La imagen no es un sueño: me asomo a un salón y veo pupitres, pizarrón y gises; una mesa que hace las veces de escritorio para el o la profesora, quizá un mapamundi o el cartel con los componentes del oído medio. Y ni un alumno: se fueron, no están. Tampoco hay ruido de recreo. Voy al que sigue, y al siguiente del que sigue y al inmediato en el orden de una fila interminable: son 680 salones vacíos.
En un país con tanta falta de educación para sus jóvenes, la noticia que el lunes con el que inició junio dio a conocer Silvia Otero en la primera página de EL UNIVERSAL es contundente: “17 mil niños migraron solos a EU en 2009”.
De ellos, reporta nada más a 3 mil que se marcharon buscando a alguno de sus padres o familiares, mientras que los otros 14 millares iban a solas a buscar trabajo. Como a los niños yunteros de Miguel Hernández les veo “masculina (o femeninamente) serios”, caminando. Ya sea en el desierto de Arizona o pagando a polleros que los hacinan en un camión cisterna para dejarlos cerca de la ciudad si tienen suerte.
Pero hay que atender a un dato crudo: esta es la cantidad de los que fueron deportados. ¿Cuántos habrán logrado su objetivo? No hay cifras: en este caso, la derrota en el intento aporta la cifra, y el “éxito” en la travesía no es contable.
Si se divide 17 mil entre 25 lugares promedio por salón, resultan las 680 aulas desiertas. Y si cada una midiese 10 metros de largo y estuvieran alineadas, habría que caminar casi siete kilómetros para recorrerlas por un pasillo enorme, asomando la cabeza y asombrando la mirada, llenándola de sombra, ante el silencio del hueco que en el sistema educativo significa que, en lugar de estar en la escuela, hayan intentado largarse de un país que no ofrece lo que allá sí se espera, ni consideran a la educación como un mecanismo que les ayude a mejorar el futuro. Muchos, lo sabemos bien, desde antes habían interrumpido los estudios básicos, esos que nos enseñan a leer, escribir y a pensar con cierto orden.

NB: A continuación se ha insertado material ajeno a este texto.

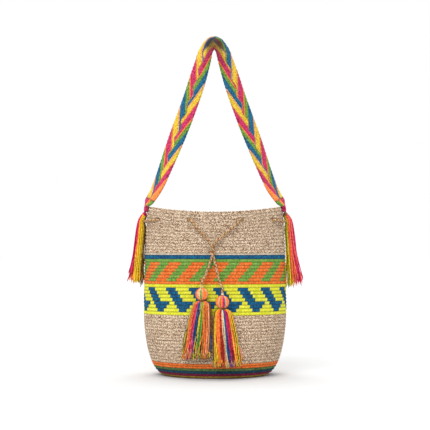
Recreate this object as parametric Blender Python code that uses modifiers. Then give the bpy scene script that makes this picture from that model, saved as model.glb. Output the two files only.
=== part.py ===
"""A crocheted bucket bag: round base, braided shoulder strap, laced drawstring with two tassels.

Metres, +Z up. The origin is the middle of the flat base. The front of the bag, where the
tassels hang, faces -Y, and the strap's ends are at -X and +X.
"""

from math import cos, pi, radians, sin, sqrt

import bmesh
import bpy
from mathutils import Vector

# Bag: one crocheted cloth, worked from the middle of the base up to the mouth.
MOUTH_HEIGHT = 0.292  # at the side folds, where the strap lifts the mouth
MOUTH_DIP = 0.011  # how much lower the mouth is at its front and back
FULL_HEIGHT = 0.120  # where the bag is widest
FULL_WIDTH = 0.1255  # half widths, along X
BASE_WIDTH = 0.080
MOUTH_NARROWING = 0.0065
CORNER_POWER = 0.38  # smaller is squarer at the lower edge
BASE_DEPTH = 0.066  # half depths, along Y
LOW_DEPTH = 0.0865
BAND_DEPTH = 0.0705
MOUTH_DEPTH = 0.062
WALL = 0.0035

# Drawstring, laced through eight eyelets below the mouth.
CORD_RADIUS = 0.0022
EYELET_HEIGHT = 0.269
EYELET_RADIUS = 0.0038
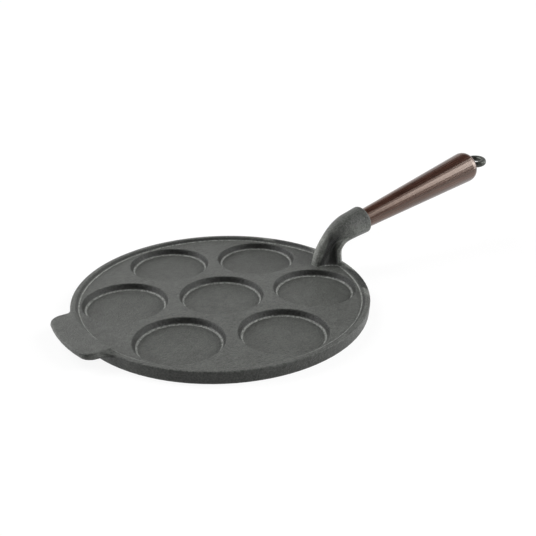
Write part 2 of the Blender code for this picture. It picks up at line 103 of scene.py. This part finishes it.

Su ausencia y el destino que buscaban —y que por fracasar nos enteramos— no deben pasar inadvertidos. Son muchos. Puede argumentarse que en comparación con los salones que existen su proporción es marginal; pero a mi juicio, esa objeción lo que muestra es lo marginal del cerebro que la postula. En este y otros casos, el tema resulta importante si no lo vemos como simple estadística.
Si imaginamos que uno de esos emigrantes deportados es nuestro hijo, nieta o tuviéramos que ser nosotros, o bien que es un paisano jugándose el pellejo tan temprano y ese dato magulla nuestra ética, entonces los salones vacíos son una vergüenza, un hecho que no sólo marca la estrechez de futuro que el país ofrece ya no digamos a sus jóvenes, sino a muchos miles de menores sin edad para trabajar ni andar huyendo de su tierra.
Las pruebas internacionales y las oriundas califican mal, muy mal, a la escuela mexicana y lo que aporta al conocimiento de sus alumnos. Es cierto. Ahora la noticia de esos salones vacíos, de casi siete kilómetros de silencio imaginariamente real, reprueban al país y a los responsables de su desarrollo. No es decente una nación que manda al riesgo y al enfrentamiento con la migra al menos a 17 mil chavales que, además de ir a la escuela, deberían estar jugando.
Cerrar los ojos a esta realidad es huir de otra manera. Mientras, los ojos de los niños deportados vuelven a mirar al norte, no a los salones desocupados: saben que por allá, de nuevo en el riesgo, hay algo de futuro. Acá no.